The headline spec is up to 87% efficiency for 12 V → 1 V @ 20 A. That’s not a marketing footnote—it’s a serious lever in AI data centers. 

Consider:

  1. Input power:
  2. At 87% efficiency delivering 20 A @ 1 V (20 W out), input power is ≈ 23 W.
  3. At 80% efficiency (not unusual for older designs), input power would be 25 W.

  4. That’s 2 W saved per regulator.
  5. If a high-density AI server has, say, 15–20 such rails, you save 30–40 W per server just from incremental VR efficiency.
  6. At 1,000 servers per cluster, that’s 30–40 kW less IT power, plus reduced cooling.

And because the SW2001 also reduces switch-node overshoot and radiated emissions, you get:


  1. Less stress on MOSFETs and inductors → better reliability
  2. Easier time passing EMI/EMC certifications
  3. Potentially fewer EMI filters or snubbers → lower BOM and losses  

In high-density AI racks where you may have 8–16 GPUs, several NICs, and high-power CPUs, power integrity and EMI become real system bottlenecks. Parts like SW2001 are designed to smooth these edges.


AI & Data Center Use Cases

Here’s how the SW2001 can slot into real AI and data center designs:

1. AI Accelerator Baseboards

On GPU or AI accelerator boards, you need dozens of low-voltage rails:

  1. SERDES rails for 112G/224G links
  2. Controller logic rails
  3. HBM PHY support rails
  4. PCIe controller and retimer rails

A 20 A, 12 V → 1 V buck with high efficiency and low EMI is ideal for medium-power rails that must sit physically close to the loads without blowing up board area.

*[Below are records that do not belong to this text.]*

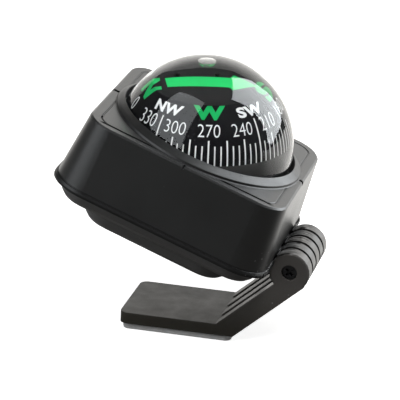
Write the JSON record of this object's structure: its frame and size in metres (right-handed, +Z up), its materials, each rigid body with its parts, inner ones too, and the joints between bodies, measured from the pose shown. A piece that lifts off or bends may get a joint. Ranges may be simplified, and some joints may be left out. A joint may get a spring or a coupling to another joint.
{
  "type": "dashboard ball compass",
  "caption": "Liquid filled ball compass for a car dashboard, in a square black housing that tilts on a ribbed self-adhesive bracket",
  "frame": {"origin": "middle of the adhesive pad's underside", "axes": "+X from the foot towards the hinge, +Y along the hinge axis, +Z up"},
  "size_m": [0.0594, 0.0546, 0.0652],
  "materials": {
    "black_plastic": "fine matt grain",
    "foam": "closed cell foam",
    "black_steel": "black oxide",
    "steel": "zinc plated",
    "clear_plastic": "clear moulded",
    "grey_plastic": "smooth",
    "seal_rubber": "smooth",
    "jewel": "polished",
    "brass": "turned",
    "card_plastic": "printed",
    "magnet_steel": "ground"
  },
  "bodies": {
    "bracket": {"mounting_bracket": "black_plastic", "adhesive_pad": "foam", "hinge_screw": "black_steel", "hinge_washer": "steel", "hinge_nut": "steel"},
    "housing": {"housing_shell": "black_plastic", "bezel_plate": "black_plastic", "base_cover": "black_plastic", "base_screws": "steel", "dome_lens": "clear_plastic", "capsule_bowl": "grey_plastic", "capsule_seal": "seal_rubber", "fill_plug": "seal_rubber", "pivot_needle": "steel"},
    "jewel": {"jewel_cup": "jewel"},
    "hub": {"card_hub": "brass"},
    "card": {"compass_card": "card_plastic", "card_float": "grey_plastic", "card_magnets": "magnet_steel", "pivot_keeper": "brass"}
  },
  "joints": [
    {"name": "housing_tilt", "type": "hinge", "parent": "bracket", "child": "housing", "pos_m": [0.0262, 0, 0.019], "axis": [0, 1, 0], "range_deg": [-26, 150]},
    {"name": "jewel_pitch", "type": "hinge", "parent": "housing", "child": "jewel", "pos_m": [0.00234, 0, 0.04457], "axis": [0, 1, 0], "range_deg": [-7.5, 48.5]},
    {"name": "jewel_roll", "type": "hinge", "parent": "jewel", "child": "hub", "pos_m": [0.00234, 0, 0.04457], "axis": [1, 0, 0], "range_deg": [-20, 20]},
    {"name": "card_heading", "type": "hinge", "parent": "hub", "child": "card", "pos_m": [0.00234, 0, 0.04457], "axis": [0, 0, 1], "continuous": true}
  ]
}
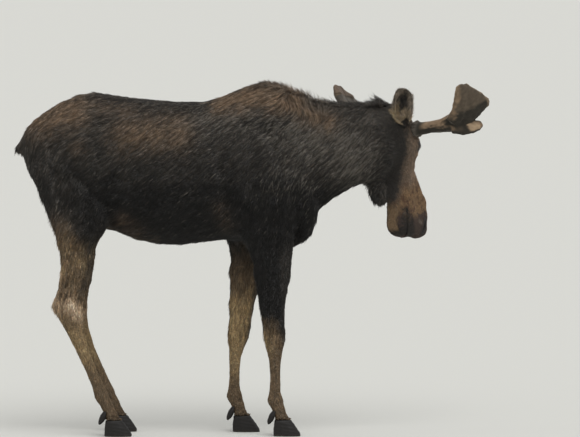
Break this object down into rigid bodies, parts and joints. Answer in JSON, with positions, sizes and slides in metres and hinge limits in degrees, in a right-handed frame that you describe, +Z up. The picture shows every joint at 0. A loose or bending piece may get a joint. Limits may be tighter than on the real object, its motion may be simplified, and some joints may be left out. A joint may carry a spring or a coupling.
{
  "type": "moose",
  "caption": "Standing young bull moose with small palmate antlers in velvet, head lowered and turned aside, as a life-size still model.",
  "frame": {"origin": "centre of the bounding box at the level of the hoof soles", "axes": "+X the way the trunk faces, +Y the animal's left, +Z up"},
  "size_m": [2.3634, 0.8922, 1.7686],
  "materials": {
    "coat_body": "dense short fur, near black brown",
    "coat_head": "short fur, mid brown face",
    "coat_legs": "short fur, grey brown",
    "velvet": "short velvet over growing antler",
    "hoof_horn": "dull dark horn",
    "eye": "wet dark brown"
  },
  "bodies": {
    "root": {"trunk": "coat_body", "neck": "coat_body", "head": "coat_head", "bell": "coat_body", "tail": "coat_body", "eye_left": "eye", "ear_left": "coat_head", "antler_left_beam": "velvet", "antler_left_palm": "velvet", "antler_left_tine": "velvet", "eye_right": "eye", "ear_right": "coat_head", "antler_right_beam": "velvet", "antler_right_palm": "velvet", "antler_right_tine": "velvet", "fore_left_shoulder": "coat_body", "fore_left_forearm": "coat_legs", "fore_left_cannon": "coat_legs", "fore_left_hoof_outer": "hoof_horn", "fore_left_dewclaw_outer": "hoof_horn", "fore_left_hoof_inner": "hoof_horn", "fore_left_dewclaw_inner": "hoof_horn", "fore_right_shoulder": "coat_body", "fore_right_forearm": "coat_legs", "fore_right_cannon": "coat_legs", "fore_right_hoof_outer": "hoof_horn", "fore_right_dewclaw_outer": "hoof_horn", "fore_right_hoof_inner": "hoof_horn", "fore_right_dewclaw_inner": "hoof_horn", "hind_left_thigh": "coat_body", "hind_left_gaskin": "coat_legs", "hind_left_cannon": "coat_legs", "hind_left_hoof_outer": "hoof_horn", "hind_left_dewclaw_outer": "hoof_horn", "hind_left_hoof_inner": "hoof_horn", "hind_left_dewclaw_inner": "hoof_horn", "hind_right_thigh": "coat_body", "hind_right_gaskin": "coat_legs", "hind_right_cannon": "coat_legs", "hind_right_hoof_outer": "hoof_horn", "hind_right_dewclaw_outer": "hoof_horn", "hind_right_hoof_inner": "hoof_horn", "hind_right_dewclaw_inner": "hoof_horn"}
  },
  "joints": []
}
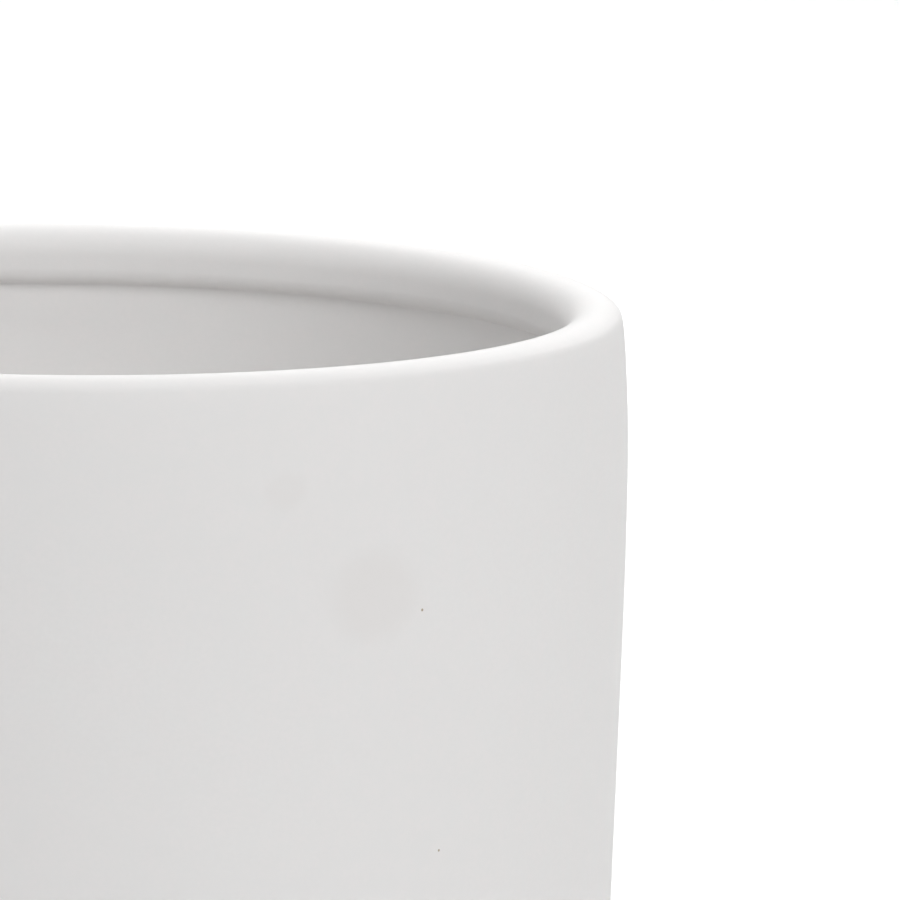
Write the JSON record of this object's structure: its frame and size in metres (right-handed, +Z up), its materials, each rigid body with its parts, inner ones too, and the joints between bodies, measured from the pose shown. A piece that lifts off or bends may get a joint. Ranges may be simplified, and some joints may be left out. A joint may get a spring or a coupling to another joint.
{
  "type": "pen holder cup",
  "caption": "Plain round ceramic pen cup, slightly drawn in at the top, with a rounded rim, a thick inward lip and small round anti-slip pads under its foot ring.",
  "frame": {"origin": "on the cup's axis, in the plane of the pads' undersides, where the cup stands on the desk", "axes": "+Z up along the cup's axis of revolution, out of the mouth; +X and +Y are midway between neighbouring pads"},
  "size_m": [0.085, 0.085, 0.1],
  "materials": {
    "white_glaze": "satin",
    "pad_rubber": "matte",
    "pad_glue": "satin"
  },
  "bodies": {
    "root": {"cup_body": "white_glaze", "foot_pad_1": "pad_rubber", "foot_pad_2": "pad_rubber", "foot_pad_3": "pad_rubber", "foot_pad_4": "pad_rubber", "pad_adhesive_1": "pad_glue", "pad_adhesive_2": "pad_glue", "pad_adhesive_3": "pad_glue", "pad_adhesive_4": "pad_glue"}
  },
  "joints": []
}
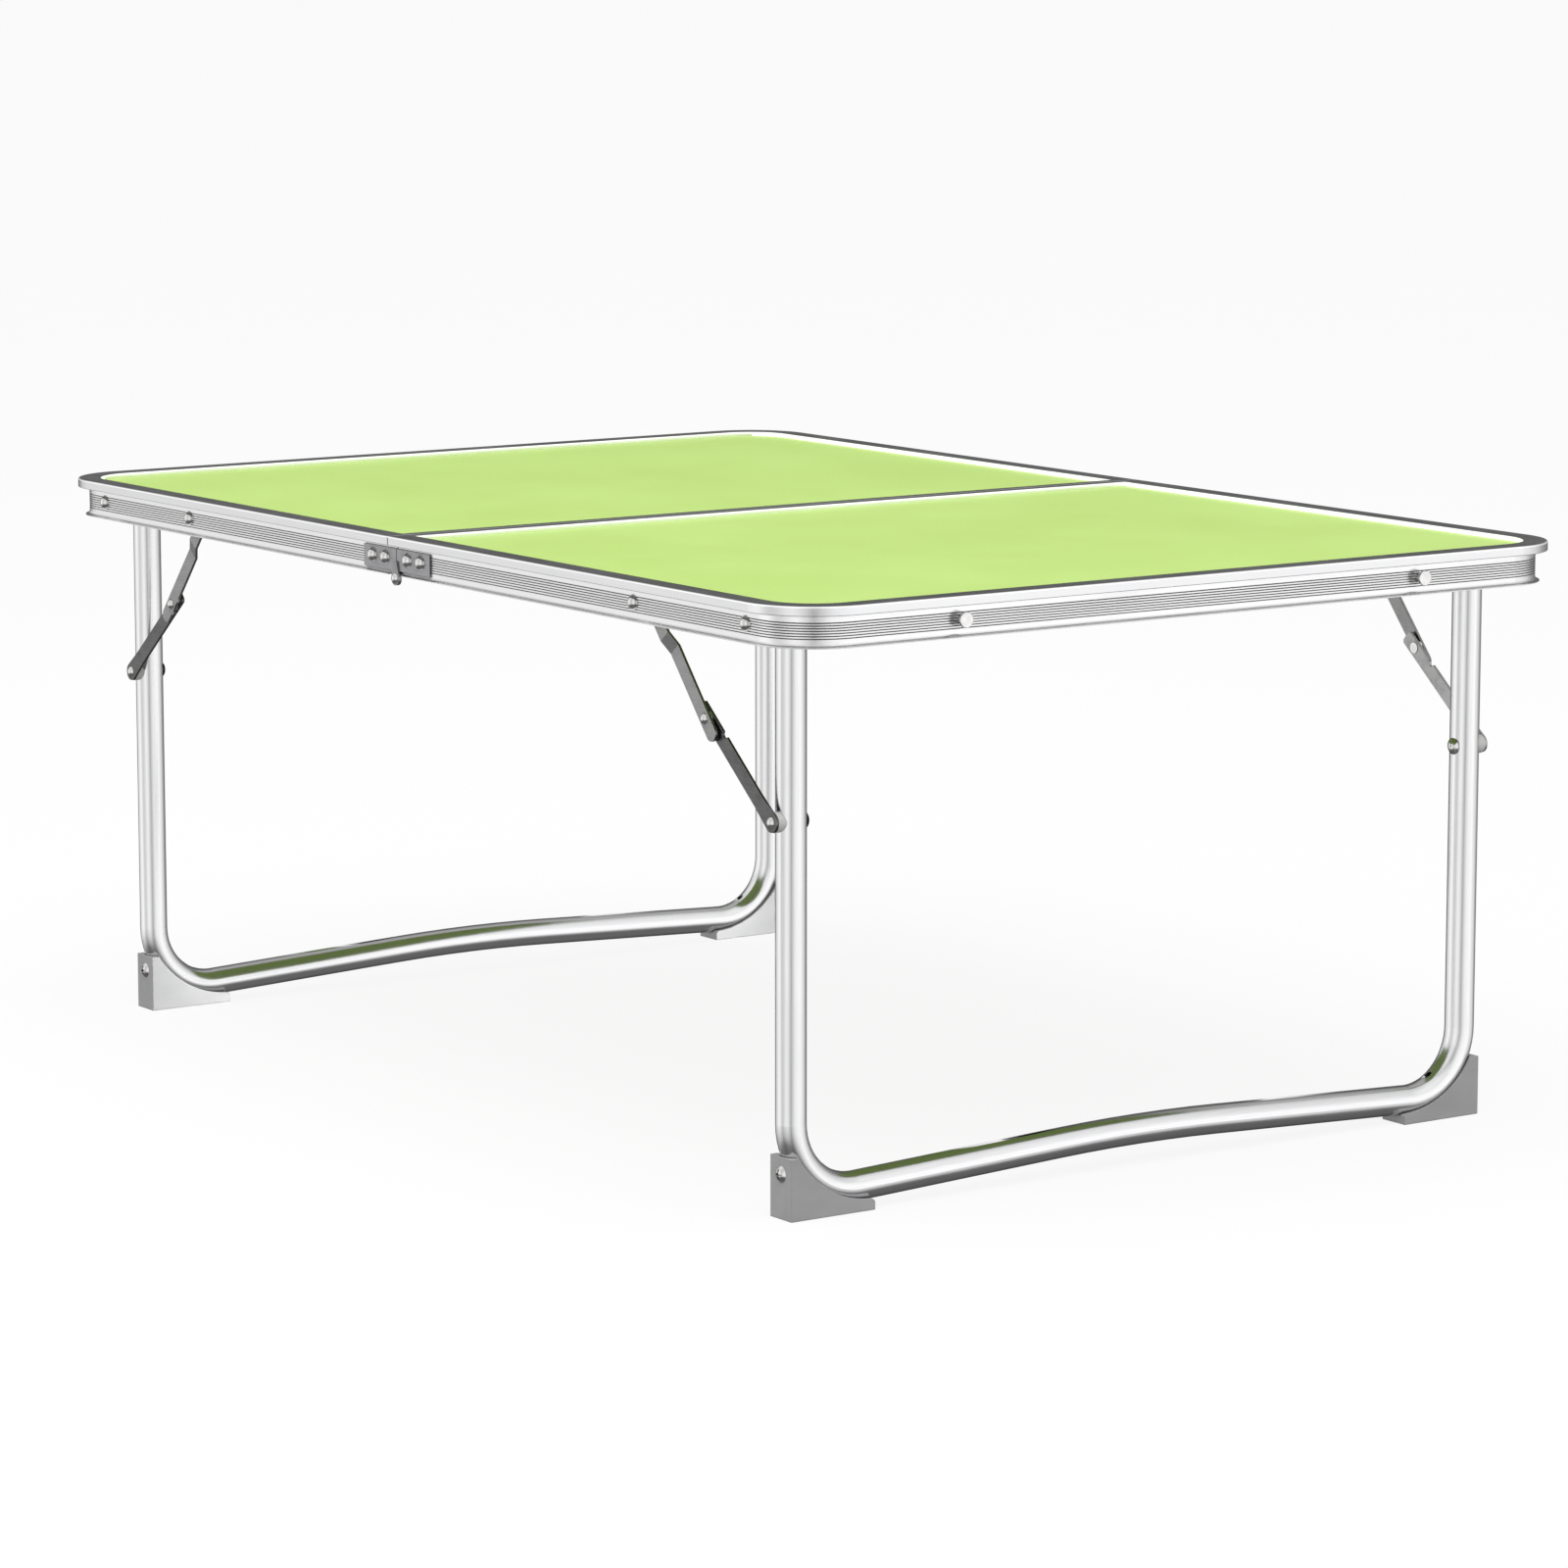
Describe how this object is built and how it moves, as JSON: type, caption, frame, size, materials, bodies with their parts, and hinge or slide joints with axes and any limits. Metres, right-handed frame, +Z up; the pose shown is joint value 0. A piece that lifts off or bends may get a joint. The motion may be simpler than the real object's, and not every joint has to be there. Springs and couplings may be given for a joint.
{
  "type": "folding picnic table",
  "caption": "Low folding picnic table: green top in a grooved aluminium rim, hinged across the middle, on fold-away U-shaped tube legs with jointed braces and plastic feet.",
  "frame": {"origin": "on the floor under the middle of the table, below the middle of the seam", "axes": "+X along the table's length towards half B, +Y across it to the back, +Z up"},
  "size_m": [0.6, 0.4, 0.2475],
  "materials": {
    "rim_aluminium": "satin",
    "tube_aluminium": "satin",
    "panel_green": "satin",
    "hinge_steel": "brushed",
    "brace_steel": "brushed",
    "rivet_steel": "polished",
    "foot_plastic": "matte",
    "spacer_plastic": "matte"
  },
  "bodies": {
    "half_a": {"rim_rail_a": "rim_aluminium", "seam_rail_a": "rim_aluminium", "table_panel_a": "panel_green", "seam_brackets_a": "hinge_steel", "seam_rivets_a": "rivet_steel", "leg_pivot_rivets_a": "rivet_steel", "brace_pivot_rivets_a": "rivet_steel", "latch_studs_a": "rivet_steel", "leg_pivot_spacers_a": "spacer_plastic", "brace_pivot_spacers_a": "spacer_plastic", "hinge_leaf_a_front": "hinge_steel", "hinge_leaf_a_back": "hinge_steel", "hinge_rivets_a": "rivet_steel"},
    "legs_a": {"leg_tube_a": "tube_aluminium", "feet_a": "foot_plastic", "foot_screws_a": "rivet_steel", "brace_rivets_a": "rivet_steel", "saddle_spacers_a": "spacer_plastic"},
    "upper_brace_a_front": {"upper_arm_a_front": "brace_steel", "knee_washer_a_front": "rivet_steel", "knee_rivet_a_front": "rivet_steel"},
    "lower_brace_a_front": {"lower_arm_a_front": "brace_steel", "brace_rivet_head_a_front": "rivet_steel"},
    "upper_brace_a_back": {"upper_arm_a_back": "brace_steel", "knee_washer_a_back": "rivet_steel", "knee_rivet_a_back": "rivet_steel"},
    "lower_brace_a_back": {"lower_arm_a_back": "brace_steel", "brace_rivet_head_a_back": "rivet_steel"},
    "half_b": {"rim_rail_b": "rim_aluminium", "seam_rail_b": "rim_aluminium", "table_panel_b": "panel_green", "seam_brackets_b": "hinge_steel", "seam_rivets_b": "rivet_steel", "leg_pivot_rivets_b": "rivet_steel", "brace_pivot_rivets_b": "rivet_steel", "latch_studs_b": "rivet_steel", "leg_pivot_spacers_b": "spacer_plastic", "brace_pivot_spacers_b": "spacer_plastic", "hinge_leaf_b_front": "hinge_steel", "hinge_leaf_b_back": "hinge_steel", "hinge_rivets_b": "rivet_steel"},
    "legs_b": {"leg_tube_b": "tube_aluminium", "feet_b": "foot_plastic", "foot_screws_b": "rivet_steel", "brace_rivets_b": "rivet_steel", "saddle_spacers_b": "spacer_plastic"},
    "upper_brace_b_front": {"upper_arm_b_front": "brace_steel", "knee_washer_b_front": "rivet_steel", "knee_rivet_b_front": "rivet_steel"},
    "lower_brace_b_front": {"lower_arm_b_front": "brace_steel", "brace_rivet_head_b_front": "rivet_steel"},
    "upper_brace_b_back": {"upper_arm_b_back": "brace_steel", "knee_washer_b_back": "rivet_steel", "knee_rivet_b_back": "rivet_steel"},
    "lower_brace_b_back": {"lower_arm_b_back": "brace_steel", "brace_rivet_head_b_back": "rivet_steel"},
    "hinge_pins": {"hinge_pins": "rivet_steel"},
    "latch_front": {"latch_front": "hinge_steel"},
    "latch_back": {"latch_back": "hinge_steel"}
  },
  "joints": [
    {"name": "fold_pins", "type": "hinge", "parent": "half_b", "child": "hinge_pins", "pos_m": [0, 0, 0.2294], "axis": [0, -1, 0], "range_deg": [0, 90]},
    {"name": "fold_half", "type": "hinge", "parent": "hinge_pins", "child": "half_a", "pos_m": [0, 0, 0.2294], "axis": [0, -1, 0], "range_deg": [0, 90]},
    {"name": "legs_b_fold", "type": "hinge", "parent": "half_b", "child": "legs_b", "pos_m": [0.2603, 0, 0.238], "axis": [0, 1, 0], "range_deg": [0, 89.7]},
    {"name": "upper_brace_b_front_turn", "type": "hinge", "parent": "half_b", "child": "upper_brace_b_front", "pos_m": [0.1811, -0.184, 0.238], "axis": [0, -1, 0], "range_deg": [0, 50.1]},
    {"name": "knee_b_front_turn", "type": "hinge", "parent": "upper_brace_b_front", "child": "lower_brace_b_front", "pos_m": [0.21716, -0.184, 0.19486], "axis": [0, 1, 0], "range_deg": [0, 190.2]},
    {"name": "upper_brace_b_back_turn", "type": "hinge", "parent": "half_b", "child": "upper_brace_b_back", "pos_m": [0.1811, 0.184, 0.238], "axis": [0, -1, 0], "range_deg": [0, 50.1]},
    {"name": "knee_b_back_turn", "type": "hinge", "parent": "upper_brace_b_back", "child": "lower_brace_b_back", "pos_m": [0.21716, 0.184, 0.19486], "axis": [0, 1, 0], "range_deg": [0, 190.2]},
    {"name": "legs_a_fold", "type": "hinge", "parent": "half_a", "child": "legs_a", "pos_m": [-0.2603, 0, 0.238], "axis": [0, -1, 0], "range_deg": [0, 89.7]},
    {"name": "upper_brace_a_front_turn", "type": "hinge", "parent": "half_a", "child": "upper_brace_a_front", "pos_m": [-0.1811, -0.184, 0.238], "axis": [0, 1, 0], "range_deg": [0, 50.1]},
    {"name": "knee_a_front_turn", "type": "hinge", "parent": "upper_brace_a_front", "child": "lower_brace_a_front", "pos_m": [-0.21716, -0.184, 0.19486], "axis": [0, -1, 0], "range_deg": [0, 190.2]},
    {"name": "upper_brace_a_back_turn", "type": "hinge", "parent": "half_a", "child": "upper_brace_a_back", "pos_m": [-0.1811, 0.184, 0.238], "axis": [0, 1, 0], "range_deg": [0, 50.1]},
    {"name": "knee_a_back_turn", "type": "hinge", "parent": "upper_brace_a_back", "child": "lower_brace_a_back", "pos_m": [-0.21716, 0.184, 0.19486], "axis": [0, -1, 0], "range_deg": [0, 190.2]},
    {"name": "latch_front_turn", "type": "hinge", "parent": "half_a", "child": "latch_front", "pos_m": [-0.29735, -0.117, 0.2377], "axis": [-1, 0, 0], "range_deg": [0, 90]},
    {"name": "latch_back_turn", "type": "hinge", "parent": "half_a", "child": "latch_back", "pos_m": [-0.29735, 0.117, 0.2377], "axis": [1, 0, 0], "range_deg": [0, 90]}
  ],
  "couplings": [
    {"joint": "upper_brace_b_front_turn", "follows": "legs_b_fold", "ratio": 0.55669},
    {"joint": "knee_b_front_turn", "follows": "legs_b_fold", "ratio": 2.1134},
    {"joint": "upper_brace_b_back_turn", "follows": "legs_b_fold", "ratio": 0.55669},
    {"joint": "knee_b_back_turn", "follows": "legs_b_fold", "ratio": 2.1134},
    {"joint": "upper_brace_a_front_turn", "follows": "legs_a_fold", "ratio": 0.55669},
    {"joint": "knee_a_front_turn", "follows": "legs_a_fold", "ratio": 2.1134},
    {"joint": "upper_brace_a_back_turn", "follows": "legs_a_fold", "ratio": 0.55669},
    {"joint": "knee_a_back_turn", "follows": "legs_a_fold", "ratio": 2.1134}
  ]
}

2. SmartNICs, DPUs & CXL Switches

SmartNICs and DPUs used in AI clusters (for data movement, offload, security) are themselves small SoCs with:

  1. High-speed SERDES
  2. On-die accelerators
  3. Multi-core CPUs

They need tight, clean local supply rails. A compact 3 × 4 mm buck regulator allows designers to:

  1. Place power stages close to the SoC
  2. Reduce IR drops in planes
  3. Replicate the same layout across different boards because of the standard pinout  

3. AI-Optimized Storage Nodes

In AI training clusters, storage nodes are becoming more power-dense with:


  1. PCIe Gen5/Gen6 SSDs
  2. High-performance storage controllers
  3. CXL memory expanders

Each of these benefits from efficient, low-noise POL regulators for 1.0–1.2 V logic rails and PHY rails. The SW2001 can be used for these rails, improving storage node efficiency and thermals.

4. Telecom & Edge AI Infrastructure

Telecom and 5G RAN equipment are increasingly embedding AI for:

  1. Traffic prediction
  2. RAN optimization
  3. Local inference at the edge

These systems are space- and thermally-constrained. A high-efficiency, monolithic buck regulator in a small footprint helps compact edge AI boxes meet power budgets while still delivering enough current to AI accelerators and high-speed networking ASICs.

5. Robotics & Intelligent Motion (Future Roadmap)

Switch Semi explicitly mentions future expansion into robotics and intelligent motion. 

Robots, AMRs, and industrial automation controllers rely heavily on:

  1. Motor drivers
  2. Sensor fusion SoCs
  3. On-board AI accelerators

Monolithic POL converters with high efficiency and good EMI behavior are attractive here too—especially in electrically noisy environments with motors, inverters, and long cable runs.

Market & Ecosystem Impact

Tower cites a 10% CAGR for the monolithic power stages market, reaching $3.73B by 2030. The SW2001 is positioned as an early product in a roadmap of monolithic POL converters and Novo-Drive-based solutions. 


The broader impact:

  1. For Tower Semiconductor
  2. Strengthens its role as a go-to foundry for power management in AI and data center.
  3. Showcases the 65 nm BCD platform’s ability to hit high efficiency, integrate logic, and keep die size/cost under control.

  4. For Switch Semiconductor
  5. Positions them as a fabless power specialist targeting high-growth areas: data centers, AI, robotics, intelligent motion.
  6. Gives them a branded technology hook (Novo-Drive) plus a reference design to build design-wins.

  7. For system and board designers
  8. A reusable, standard-footprint device that can upgrade performance without board re-spins, because the 3 × 4 mm / 21-lead pinout is already common in the industry.  
  9. Lower risk in EMI and compliance.
  10. Easier power-tree scaling as AI systems grow in complexity.

  11. For AI operators and hyperscalers
  12. Provides another lever for PUE improvement and power-per-TOPS optimization.
  13. Reduces wasted power in VR stages, which is increasingly important as GPUs themselves become more efficient and the “non-compute” share of rack power becomes more visible.


How This Fits into the AI Hardware Stack

If you think of an AI data center as a stack:

  1. Top: Models, frameworks, orchestration
  2. Middle: GPUs, TPUs, accelerators, NICs, DPUs, SSDs
  3. Bottom: Power delivery, cooling, racks, facilities


Parts like SW2001 sit at the boundary between middle and bottom:

  1. They don’t change the model architecture, but they change how efficiently you can run it.
  2. They don’t add more GPUs, but they reduce the overhead per GPU in power and cooling.
  3. They don’t change the network fabric, but they help enable denser, cooler boards.

In a world where AI workloads scale by 10× every few years, and energy is becoming the binding constraint, incremental improvements in power stages are part of how the industry keeps up.

Final Thoughts

The SW2001 won’t trend on X the way a new GPU does. But if you zoom out and look at the physics and economics of AI infrastructure, parts like this are essential:


  1. They shrink the power conversion tax between the wall socket and the GPU core.
  2. They enable denser boards and more compact systems.
  3. They help operators inch toward better PUE and lower TCO.